**What you will do:** All of the data needs to be repeated exactly.

===== Material provided

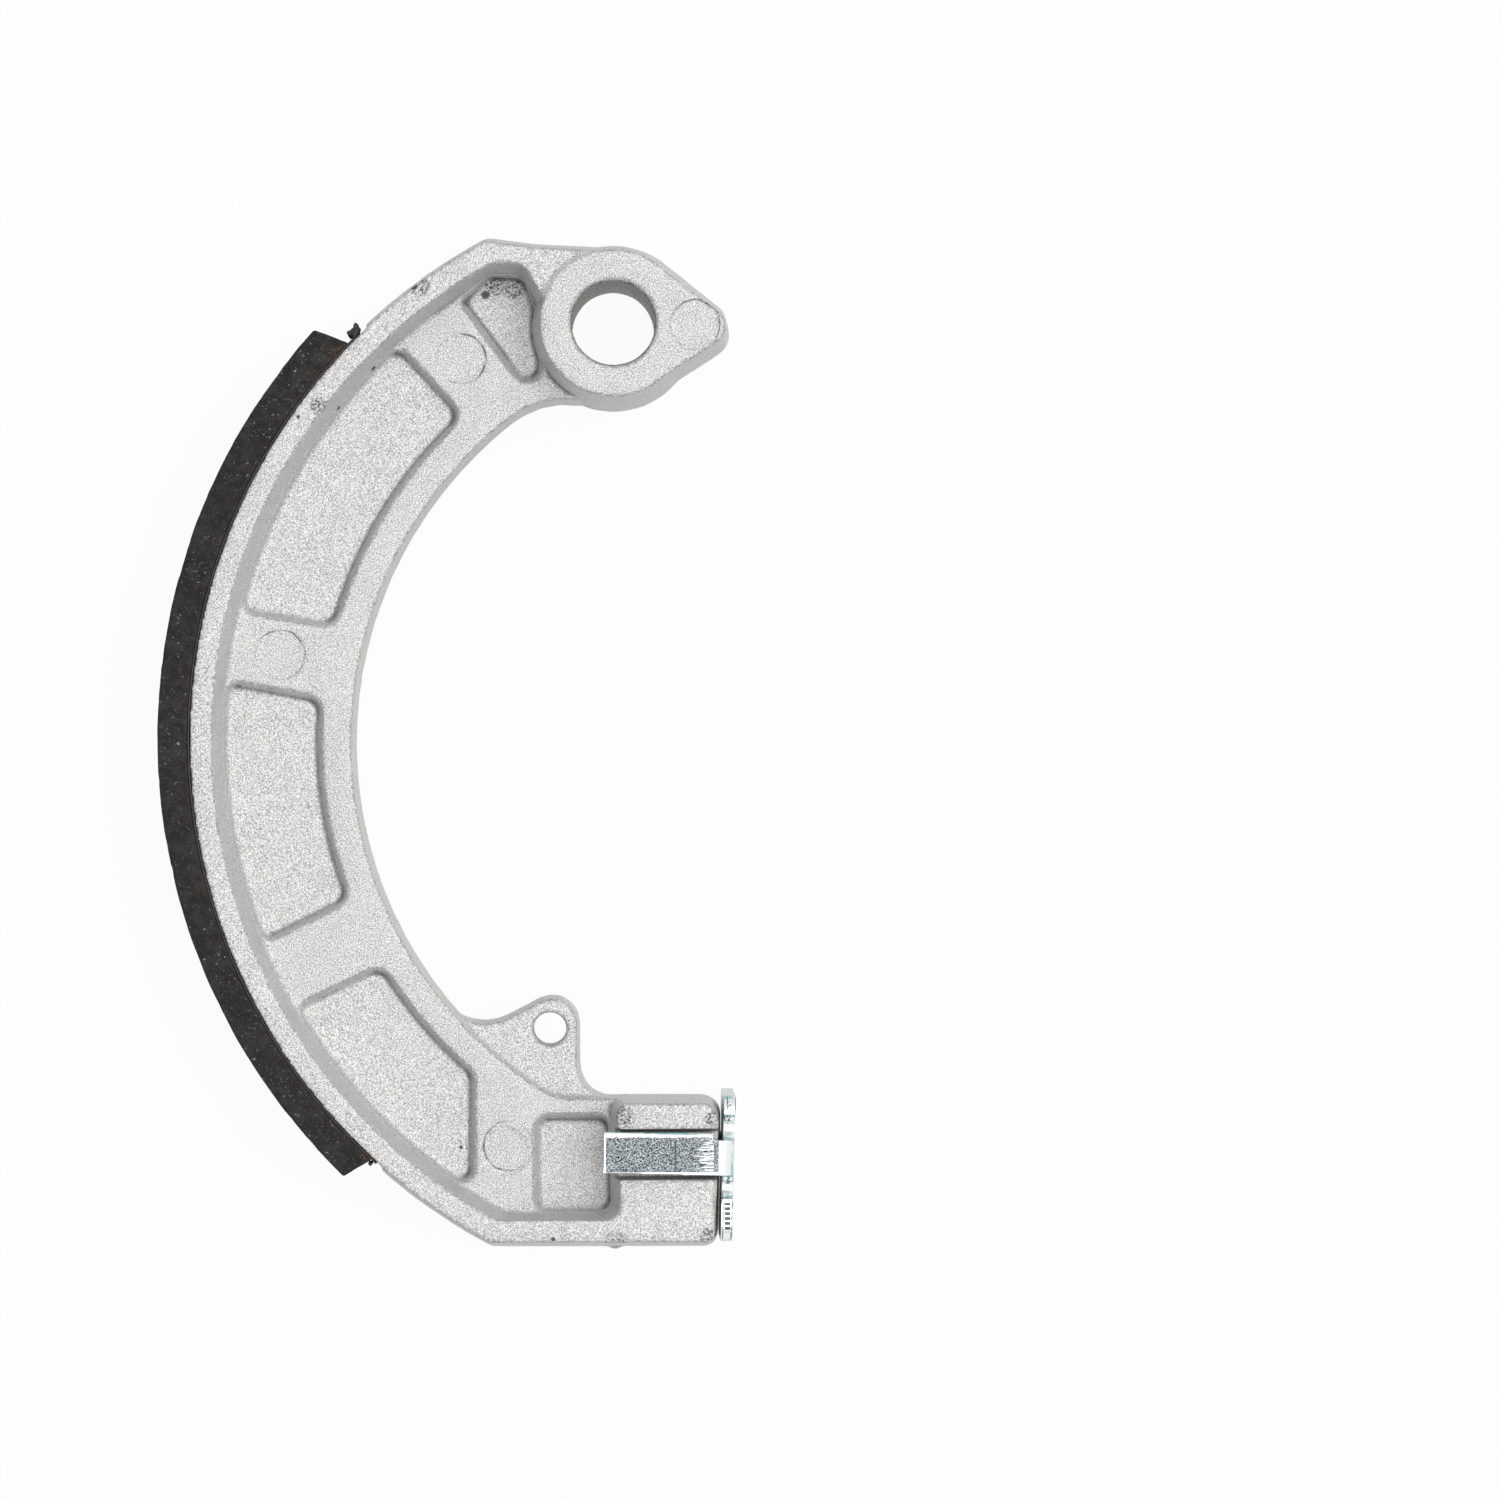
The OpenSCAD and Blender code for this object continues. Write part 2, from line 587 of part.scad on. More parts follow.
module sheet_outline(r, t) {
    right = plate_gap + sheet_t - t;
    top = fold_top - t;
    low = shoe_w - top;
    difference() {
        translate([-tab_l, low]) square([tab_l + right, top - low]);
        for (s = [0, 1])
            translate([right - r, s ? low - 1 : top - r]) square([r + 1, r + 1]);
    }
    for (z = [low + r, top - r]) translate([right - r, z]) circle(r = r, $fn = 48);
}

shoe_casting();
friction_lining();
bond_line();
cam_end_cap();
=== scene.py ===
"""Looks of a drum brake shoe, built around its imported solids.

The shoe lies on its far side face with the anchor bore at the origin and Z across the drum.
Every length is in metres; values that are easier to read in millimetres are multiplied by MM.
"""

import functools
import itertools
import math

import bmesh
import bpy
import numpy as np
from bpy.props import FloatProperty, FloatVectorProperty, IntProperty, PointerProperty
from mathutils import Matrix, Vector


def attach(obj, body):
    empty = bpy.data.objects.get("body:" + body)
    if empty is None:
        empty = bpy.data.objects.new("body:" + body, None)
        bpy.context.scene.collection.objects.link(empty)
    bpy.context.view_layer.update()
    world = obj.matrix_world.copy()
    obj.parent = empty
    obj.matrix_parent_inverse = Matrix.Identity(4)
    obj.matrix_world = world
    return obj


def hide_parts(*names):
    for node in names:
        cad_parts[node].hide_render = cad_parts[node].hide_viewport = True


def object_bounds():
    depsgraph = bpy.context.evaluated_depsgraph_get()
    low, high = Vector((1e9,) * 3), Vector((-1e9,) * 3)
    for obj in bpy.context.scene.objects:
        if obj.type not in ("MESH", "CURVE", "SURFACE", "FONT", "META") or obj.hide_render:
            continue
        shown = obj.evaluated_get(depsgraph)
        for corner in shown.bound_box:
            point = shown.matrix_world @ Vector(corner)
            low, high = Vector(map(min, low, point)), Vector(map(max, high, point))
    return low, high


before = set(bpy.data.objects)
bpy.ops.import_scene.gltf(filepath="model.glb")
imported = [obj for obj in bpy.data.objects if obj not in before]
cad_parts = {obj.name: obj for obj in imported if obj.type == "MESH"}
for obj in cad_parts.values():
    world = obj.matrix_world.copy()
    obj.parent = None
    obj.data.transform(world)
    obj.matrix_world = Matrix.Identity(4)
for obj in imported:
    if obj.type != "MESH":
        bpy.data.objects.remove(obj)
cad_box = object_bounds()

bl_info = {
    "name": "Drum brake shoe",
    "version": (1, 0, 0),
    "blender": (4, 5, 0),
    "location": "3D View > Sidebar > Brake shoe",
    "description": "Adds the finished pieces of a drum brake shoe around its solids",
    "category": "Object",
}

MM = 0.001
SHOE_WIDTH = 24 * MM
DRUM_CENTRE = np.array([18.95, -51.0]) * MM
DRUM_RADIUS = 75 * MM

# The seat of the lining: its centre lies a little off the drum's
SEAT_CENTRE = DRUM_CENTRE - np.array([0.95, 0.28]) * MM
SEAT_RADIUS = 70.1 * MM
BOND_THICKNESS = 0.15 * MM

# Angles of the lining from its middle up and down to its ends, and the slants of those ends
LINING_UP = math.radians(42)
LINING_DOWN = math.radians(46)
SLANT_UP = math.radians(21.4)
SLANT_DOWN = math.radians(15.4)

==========

**Answer to this task:**
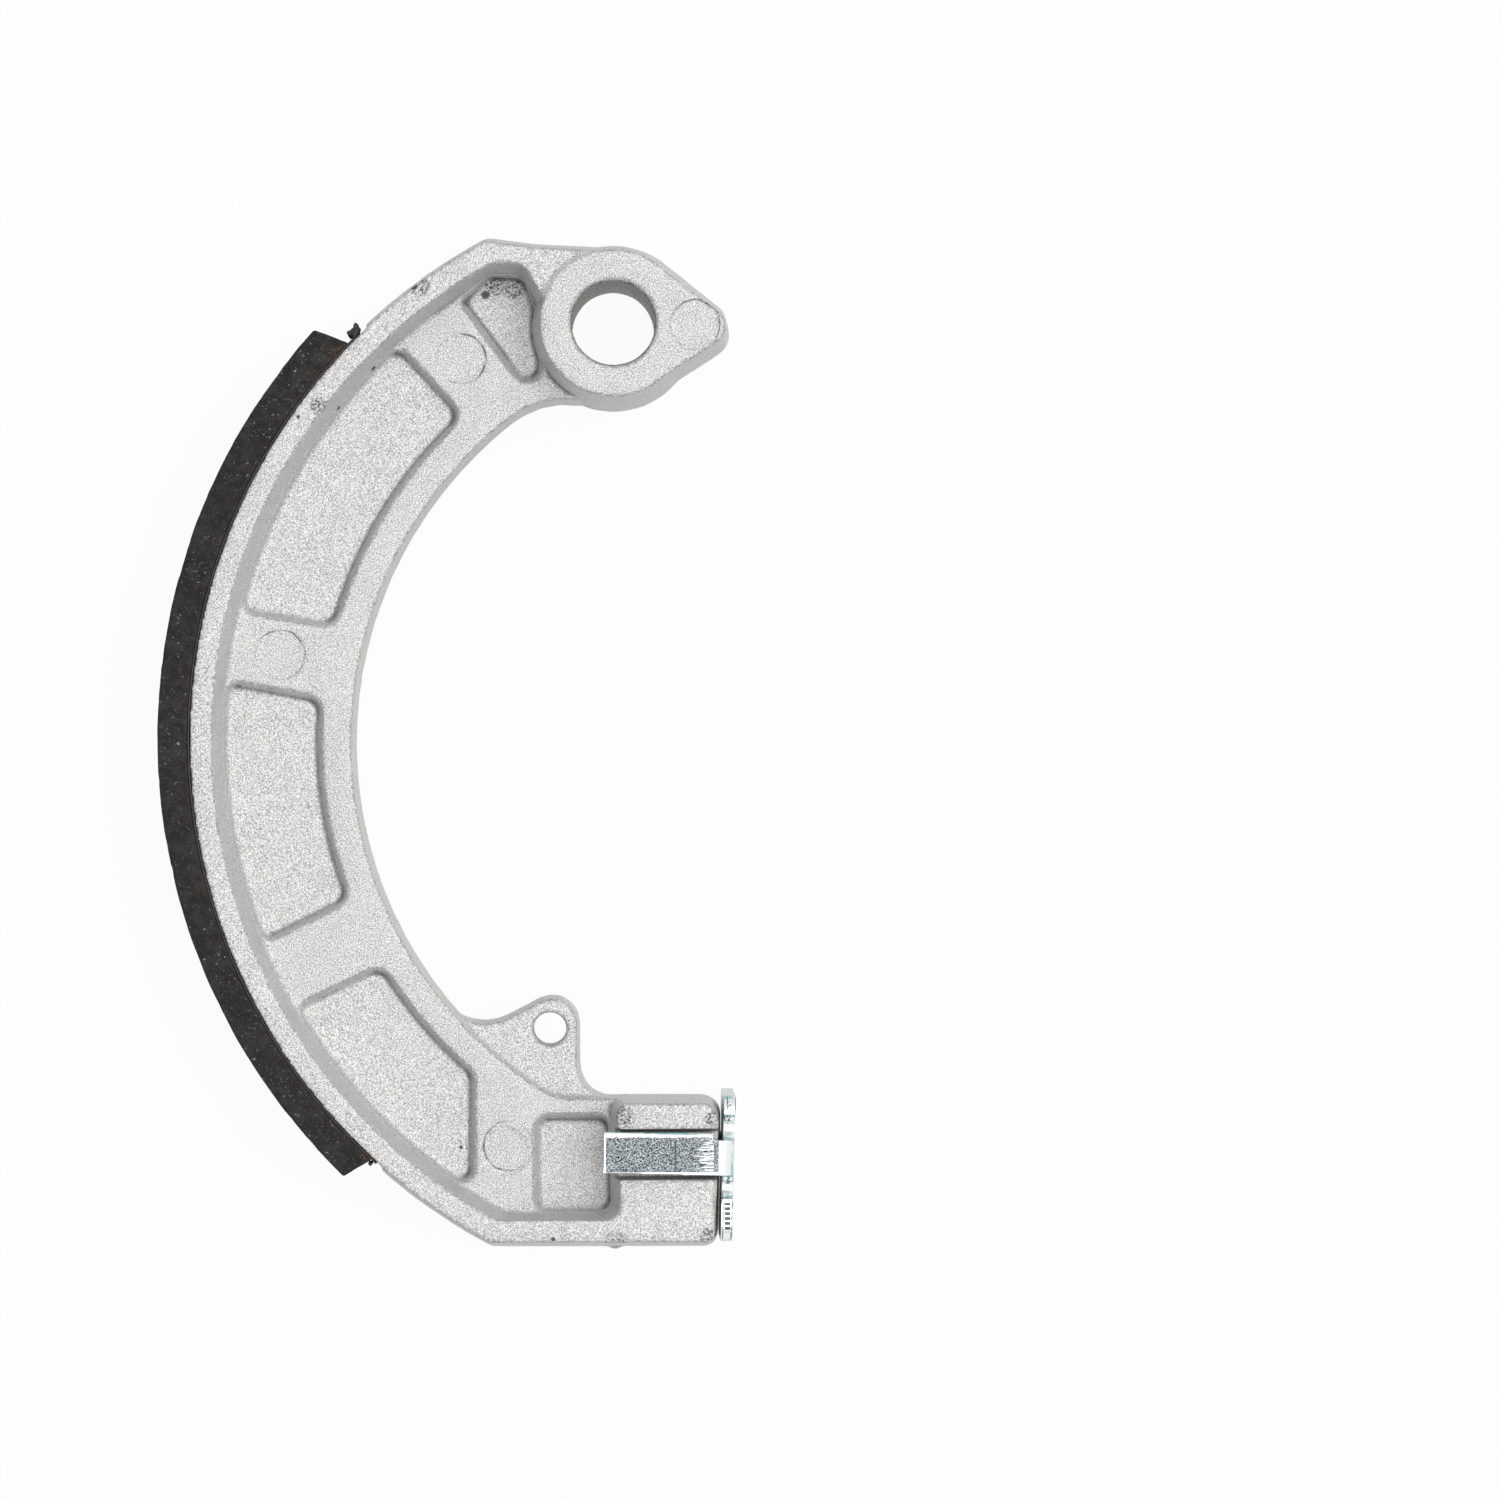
The OpenSCAD and Blender code for this object continues. Write part 2, from line 587 of part.scad on. More parts follow.
module sheet_outline(r, t) {
    right = plate_gap + sheet_t - t;
    top = fold_top - t;
    low = shoe_w - top;
    difference() {
        translate([-tab_l, low]) square([tab_l + right, top - low]);
        for (s = [0, 1])
            translate([right - r, s ? low - 1 : top - r]) square([r + 1, r + 1]);
    }
    for (z = [low + r, top - r]) translate([right - r, z]) circle(r = r, $fn = 48);
}

shoe_casting();
friction_lining();
bond_line();
cam_end_cap();
=== scene.py ===
"""Looks of a drum brake shoe, built around its imported solids.

The shoe lies on its far side face with the anchor bore at the origin and Z across the drum.
Every length is in metres; values that are easier to read in millimetres are multiplied by MM.
"""

import functools
import itertools
import math

import bmesh
import bpy
import numpy as np
from bpy.props import FloatProperty, FloatVectorProperty, IntProperty, PointerProperty
from mathutils import Matrix, Vector


def attach(obj, body):
    empty = bpy.data.objects.get("body:" + body)
    if empty is None:
        empty = bpy.data.objects.new("body:" + body, None)
        bpy.context.scene.collection.objects.link(empty)
    bpy.context.view_layer.update()
    world = obj.matrix_world.copy()
    obj.parent = empty
    obj.matrix_parent_inverse = Matrix.Identity(4)
    obj.matrix_world = world
    return obj


def hide_parts(*names):
    for node in names:
        cad_parts[node].hide_render = cad_parts[node].hide_viewport = True


def object_bounds():
    depsgraph = bpy.context.evaluated_depsgraph_get()
    low, high = Vector((1e9,) * 3), Vector((-1e9,) * 3)
    for obj in bpy.context.scene.objects:
        if obj.type not in ("MESH", "CURVE", "SURFACE", "FONT", "META") or obj.hide_render:
            continue
        shown = obj.evaluated_get(depsgraph)
        for corner in shown.bound_box:
            point = shown.matrix_world @ Vector(corner)
            low, high = Vector(map(min, low, point)), Vector(map(max, high, point))
    return low, high


before = set(bpy.data.objects)
bpy.ops.import_scene.gltf(filepath="model.glb")
imported = [obj for obj in bpy.data.objects if obj not in before]
cad_parts = {obj.name: obj for obj in imported if obj.type == "MESH"}
for obj in cad_parts.values():
    world = obj.matrix_world.copy()
    obj.parent = None
    obj.data.transform(world)
    obj.matrix_world = Matrix.Identity(4)
for obj in imported:
    if obj.type != "MESH":
        bpy.data.objects.remove(obj)
cad_box = object_bounds()

bl_info = {
    "name": "Drum brake shoe",
    "version": (1, 0, 0),
    "blender": (4, 5, 0),
    "location": "3D View > Sidebar > Brake shoe",
    "description": "Adds the finished pieces of a drum brake shoe around its solids",
    "category": "Object",
}

MM = 0.001
SHOE_WIDTH = 24 * MM
DRUM_CENTRE = np.array([18.95, -51.0]) * MM
DRUM_RADIUS = 75 * MM

# The seat of the lining: its centre lies a little off the drum's
SEAT_CENTRE = DRUM_CENTRE - np.array([0.95, 0.28]) * MM
SEAT_RADIUS = 70.1 * MM
BOND_THICKNESS = 0.15 * MM

# Angles of the lining from its middle up and down to its ends, and the slants of those ends
LINING_UP = math.radians(42)
LINING_DOWN = math.radians(46)
SLANT_UP = math.radians(21.4)
SLANT_DOWN = math.radians(15.4)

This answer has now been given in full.